» **Problem requirements**
Return exactly the listing's lines, from its first line to the line holding "blades[name] = tab.part", ends included.

___ Data segment

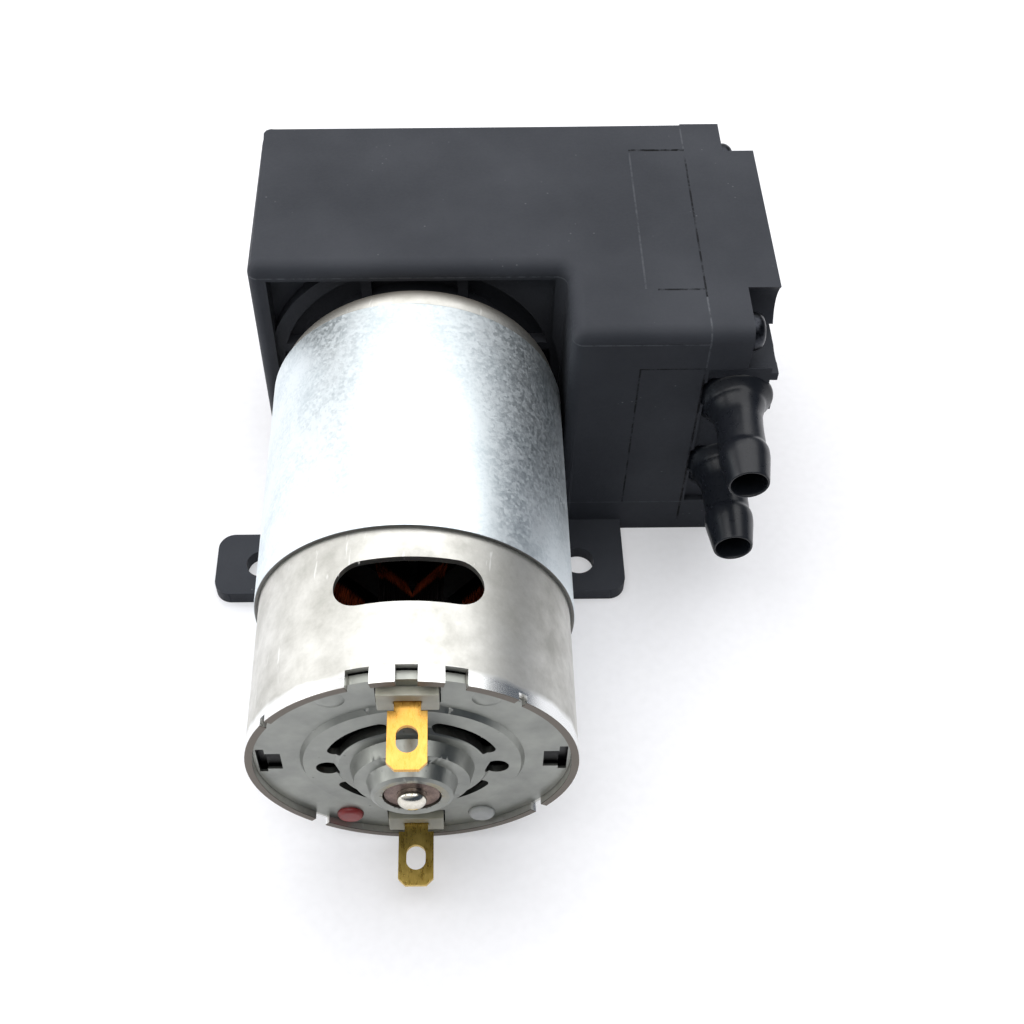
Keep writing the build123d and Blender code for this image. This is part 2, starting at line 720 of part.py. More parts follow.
blade_w, neck_w, tab_t = 4.0, 2.7, 0.5
shoulder_y = bell_y - 2.0
eye_y, eye_w, eye_len = -43.1, 2.2, 3.0
blades = {}
for name, side in (("positive_terminal", 1), ("negative_terminal", -1)):
    with BuildPart() as tab:
        with BuildSketch(Plane.XY.offset(axis_z + side * terminal_z - tab_t / 2)):
            with Locations((0, (shoulder_y + terminal_tip) / 2)):
                Rectangle(blade_w, shoulder_y - terminal_tip)
            with Locations((0, (shoulder_y + brush_y[0]) / 2)):
                Rectangle(neck_w, brush_y[0] - shoulder_y)
            with Locations((0, eye_y)):
                SlotOverall(eye_len, eye_w, rotation=90, mode=Mode.SUBTRACT)
        extrude(amount=tab_t)
        tips = tab.edges().filter_by(Axis.Z).group_by(Axis.Y)[0]
        chamfer(tips, length=0.8)
    tab.part.label = name
    blades[name] = tab.part

with BuildPart() as brush_arms:
    with BuildSketch(motor_plane(brush_y[0])):
        for side in (1, -1):
            with BuildLine():
                Polyline(
                    (side * -1.6, side * 7.75),
                    (side * 4.2, side * 7.75),
                    (side * 7.6, side * 10.6),
                    (side * 7.4, side * 10.9),
                    (side * 4.1, side * 8.1),
                    (side * -1.6, side * 8.1),
                    close=True,
                )
            make_face()
    extrude(amount=brush_y[0] - brush_y[1])

with BuildPart() as brushes:
    with BuildSketch(motor_plane(brush_y[0])):
        with Locations((0, 5.95), (0, -5.95)):
            Rectangle(3.2, 3.6)
        Circle(com_r + 0.08, mode=Mode.SUBTRACT)
    extrude(amount=brush_y[0] - brush_y[1])

# ---------------------------------------------------------------- rotor
core_ends = (-18.5, 9.5)
core_r, pole_w, pole_in = 12.4, 3.0, 4.6
pole_count = 5
poles = [54 + 72 * k for k in range(pole_count)]
coil_ends = (-27.4, 15.8)
coil_in, coil_out = 5.3, 10.5
com_ends = (-34.6, -29.0)

with BuildPart() as motor_shaft:
    turn(along_motor, motor_axis, [
        (shaft_rear, 0),
        (shaft_rear + 0.1, 0.65),
        (shaft_rear + 0.45, 1.2),
        (shaft_rear + 1.0, shaft_r),
        (shaft_front - 0.4, shaft_r),
        (shaft_front, shaft_r - 0.4),
        (shaft_front, 0),
    ])

with BuildPart() as armature_core:
    with BuildSketch(motor_plane(core_ends[0])):
        Circle(pole_in)
        for angle in poles:
            add(sector(core_r - 1.7, core_r, angle, 60))
            with Locations(Rot(0, 0, angle) * Pos(core_r / 2, 0)):
                Rectangle(core_r - 1, pole_w)
        Circle(shaft_r + 0.01, mode=Mode.SUBTRACT)
    extrude(amount=core_ends[0] - core_ends[1])

with BuildPart() as end_insulators:
    for y in (core_ends[0] - 0.5, core_ends[1]):
        with BuildSketch(motor_plane(y)):
            Circle(pole_in)
            for angle in poles:
                with Locations(Rot(0, 0, angle) * Pos(core_r / 2, 0)):
                    Rectangle(core_r - 2.4, pole_w)
            Circle(shaft_r + 0.01, mode=Mode.SUBTRACT)
        extrude(amount=-0.5)

with BuildPart() as armature_coils:
    for angle in poles:
        with BuildSketch(motor_plane(coil_ends[0])):
            with Locations(Rot(0, 0, angle)):
                Polygon((coil_in, -3.5), (11, -7.3), (11, 7.3), (coil_in, 3.5), align=None)
            Circle(coil_out, mode=Mode.INTERSECT)
        extrude(amount=coil_ends[0] - coil_ends[1])
    chamfer(armature_coils.edges().filter_by(GeomType.LINE).group_by(Axis.Y)[0], length=0.9)
    with BuildSketch(motor_plane(core_ends[0] - 0.5)):
        for angle in poles:
            with Locations(Rot(0, 0, angle) * Pos(core_r / 2, 0)):
                Rectangle(core_r, pole_w + 0.1)
    extrude(amount=core_ends[0] - core_ends[1] - 1.0, mode=Mode.SUBTRACT)

with BuildPart() as commutator_hub:
    with BuildSketch(motor_plane(com_ends[0] - 0.6)):
        Circle(com_r - 1.0)
        Circle(shaft_r + 0.01, mode=Mode.SUBTRACT)
    extrude(amount=com_ends[0] - 0.6 - com_ends[1] - 1.2)

with BuildPart() as commutator_segments:
    for angle in poles:
        with BuildSketch(motor_plane(com_ends[0])):
            add(sector(com_r - 0.98, com_r, angle, 66))
        extrude(amount=com_ends[0] - com_ends[1])
        with BuildSketch(motor_plane(com_ends[1] - 0.6)):
            add(sector(com_r - 0.98, com_r + 1.4, angle, 16))
        extrude(amount=-0.6)

with BuildPart() as thrust_washers:
    for y, t in ((bell_y + 1.1, 0.5), (bell_y + 1.7, 0.4), (motor_seat - can_wall - 0.6, 0.5)):
        with BuildSketch(motor_plane(y)):
            Circle(2.9)
            Circle(shaft_r + 0.02, mode=Mode.SUBTRACT)
        extrude(amount=-t)

# ---------------------------------------------------------------- one file for each piece
pieces = {
    "pump_housing": pump_housing.part,
    "rear_cover": rear_cover.part,
    "rear_cover_screws": rear_cover_screws.part,
    "pump_head": pump_head.part,
    "head_screws": head_screws.part,
    "head_gasket": head_gasket.part,
    "outer_valve_plate": outer_valve_plate.part,
    "inner_valve_plate": inner_valve_plate.part,
    "inlet_valve": inlet_valve.part,
    "outlet_valve": outlet_valve.part,
    "diaphragm": diaphragm.part,
    "diaphragm_backing_disc": diaphragm_backing_disc.part,
    "diaphragm_clamp_disc": diaphragm_clamp_disc.part,
    "diaphragm_screw": diaphragm_screw.part,
    "connecting_rod": connecting_rod.part,
    "bearing_outer_ring": bearing_outer_ring.part,
    "bearing_inner_ring": bearing_inner_ring.part,
    "bearing_balls": bearing_balls.part,
    "eccentric": eccentric.part,
    "eccentric_grub_screw": eccentric_grub_screw.part,
    "motor_can": motor_can.part,
    "flux_ring": flux_ring.part,
    "end_bell": end_bell.part,
    "rear_bearing": rear_bearing.part,
    "front_bearing": front_bearing.part,
    "motor_screws": motor_screws.part,
    "magnets": magnets.part,
    "magnet_clips": magnet_clips.part,
    "brush_card": brush_card.part,
    "positive_terminal": blades["positive_terminal"],
    "negative_terminal": blades["negative_terminal"],
    "brush_arms": brush_arms.part,
    "brushes": brushes.part,
    "motor_shaft": motor_shaft.part,
    "armature_core": armature_core.part,
    "end_insulators": end_insulators.part,
    "armature_coils": armature_coils.part,
    "commutator_hub": commutator_hub.part,
    "commutator_segments": commutator_segments.part,
    "thrust_washers": thrust_washers.part,
}

os.makedirs("parts", exist_ok=True)
for name, piece in pieces.items():
    piece.label = name
    export_step(piece, f"parts/{name}.step")
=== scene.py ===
import json
from math import copysign, cos, pi, radians, sin

import bmesh
import bpy
from mathutils import Matrix, Vector

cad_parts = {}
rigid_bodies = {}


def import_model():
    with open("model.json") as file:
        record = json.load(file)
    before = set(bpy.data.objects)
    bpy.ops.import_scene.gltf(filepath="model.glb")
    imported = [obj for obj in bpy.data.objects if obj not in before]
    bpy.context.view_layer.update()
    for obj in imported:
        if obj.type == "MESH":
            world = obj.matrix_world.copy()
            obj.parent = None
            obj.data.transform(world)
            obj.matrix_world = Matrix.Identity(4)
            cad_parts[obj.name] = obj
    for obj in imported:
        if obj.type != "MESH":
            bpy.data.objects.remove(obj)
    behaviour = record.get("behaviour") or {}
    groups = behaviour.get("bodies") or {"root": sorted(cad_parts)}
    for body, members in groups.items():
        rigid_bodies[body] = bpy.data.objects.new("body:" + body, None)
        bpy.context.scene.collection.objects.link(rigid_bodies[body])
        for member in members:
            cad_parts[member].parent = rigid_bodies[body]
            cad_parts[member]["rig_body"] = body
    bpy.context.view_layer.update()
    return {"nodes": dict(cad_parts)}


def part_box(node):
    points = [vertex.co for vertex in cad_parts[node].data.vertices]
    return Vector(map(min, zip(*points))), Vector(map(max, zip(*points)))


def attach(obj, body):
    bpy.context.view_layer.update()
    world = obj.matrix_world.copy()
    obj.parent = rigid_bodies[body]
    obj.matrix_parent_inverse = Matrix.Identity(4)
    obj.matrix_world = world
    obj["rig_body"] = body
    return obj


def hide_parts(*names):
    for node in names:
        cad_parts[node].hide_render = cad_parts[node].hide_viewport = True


# Small diaphragm vacuum pump: a brushed motor on a black moulded body, with the pump head at its side.
# Everything is built in metres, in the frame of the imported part. Sizes are written in mm, and the dictionaries
# whose values go into a node group as they are (strip, winding, the screw sets) are in metres.

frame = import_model()
nodes = frame["nodes"]
mm = 0.001
axisZ = (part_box("motor_can")[0].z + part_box("motor_can")[1].z) / 2
axisMm = axisZ / mm
print("frame loaded,", len(nodes), "nodes")


def linear(hexColour):
    # sRGB hex to the linear colour that the shaders take
    parts = [int(hexColour[i:i + 2], 16) / 255 for i in (1, 3, 5)]
    return tuple(c / 12.92 if c <= 0.04045 else ((c + 0.055) / 1.055) ** 2.4 for c in parts) + (1,)


def feed(tree, node, inputs):
    # a node's inputs, by name or in order, are constants or the sockets that feed them
    for key, value in (inputs.items() if isinstance(inputs, dict) else enumerate(inputs)):
        if isinstance(value, bpy.types.NodeSocket):
            tree.links.new(value, node.inputs[key])
        elif value is not None:
            node.inputs[key].default_value = linear(value) if isinstance(value, str) else value


def addNode(tree, kind, inputs=(), **settings):
    # adds one node, with its settings and links, and hands back its outputs
    node = tree.nodes.new(kind)
    for key, value in settings.items():
        setattr(node, key, value)
    feed(tree, node, inputs)
    return node.outputs


def newMaterial(name):
    material = bpy.data.materials.new(name)
    material.use_nodes = True
    tree = material.node_tree
    place = addNode(tree, "ShaderNodeTexCoord")["Object"]
    return material, tree, tree.nodes["Principled BSDF"], place


def sunkLight(tree, shader, weight, depth):
    # light that sinks into a pale plastic and comes out warm; the depth is in metres
    feed(tree, shader,
         {"Subsurface Weight": weight, "Subsurface Radius": (1.0, 0.9, 0.7), "Subsurface Scale": depth})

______

» **Final answer**
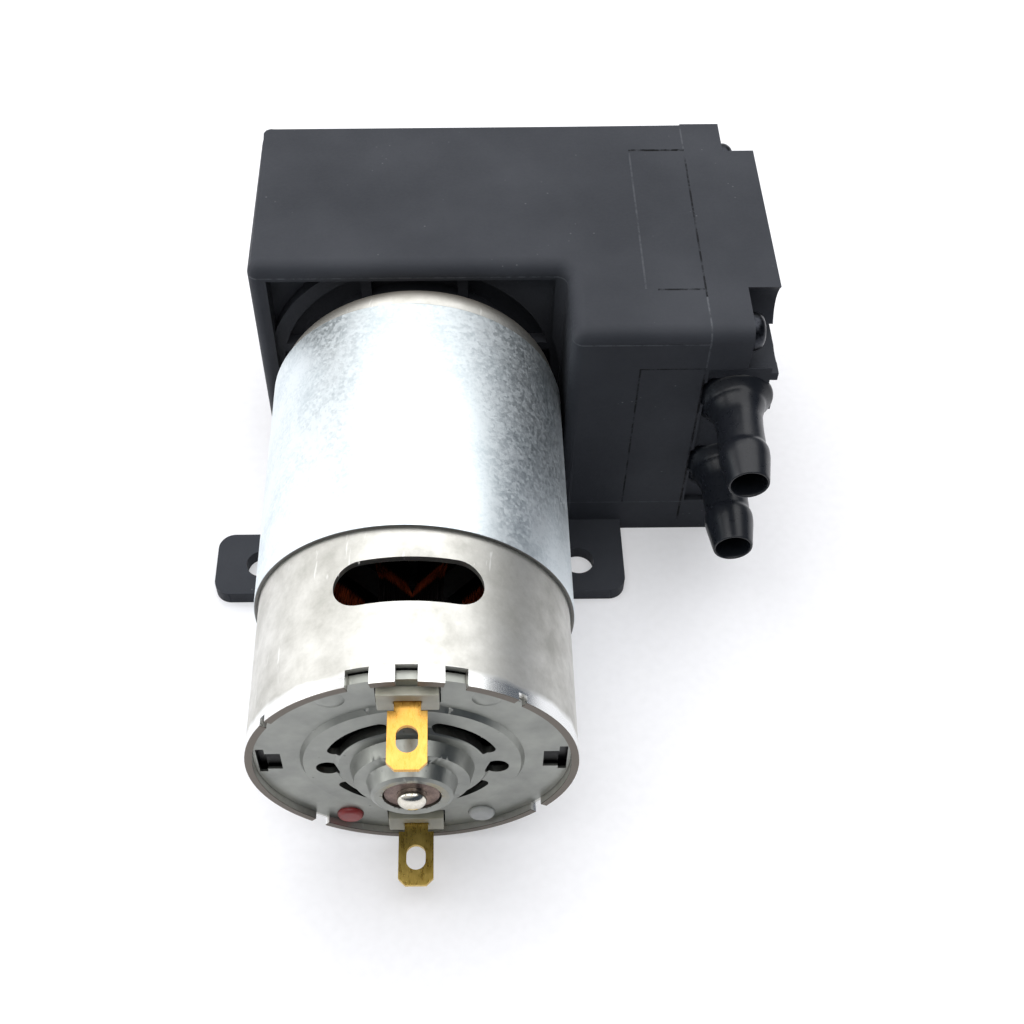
Keep writing the build123d and Blender code for this image. This is part 2, starting at line 720 of part.py. More parts follow.
blade_w, neck_w, tab_t = 4.0, 2.7, 0.5
shoulder_y = bell_y - 2.0
eye_y, eye_w, eye_len = -43.1, 2.2, 3.0
blades = {}
for name, side in (("positive_terminal", 1), ("negative_terminal", -1)):
    with BuildPart() as tab:
        with BuildSketch(Plane.XY.offset(axis_z + side * terminal_z - tab_t / 2)):
            with Locations((0, (shoulder_y + terminal_tip) / 2)):
                Rectangle(blade_w, shoulder_y - terminal_tip)
            with Locations((0, (shoulder_y + brush_y[0]) / 2)):
                Rectangle(neck_w, brush_y[0] - shoulder_y)
            with Locations((0, eye_y)):
                SlotOverall(eye_len, eye_w, rotation=90, mode=Mode.SUBTRACT)
        extrude(amount=tab_t)
        tips = tab.edges().filter_by(Axis.Z).group_by(Axis.Y)[0]
        chamfer(tips, length=0.8)
    tab.part.label = name
    blades[name] = tab.part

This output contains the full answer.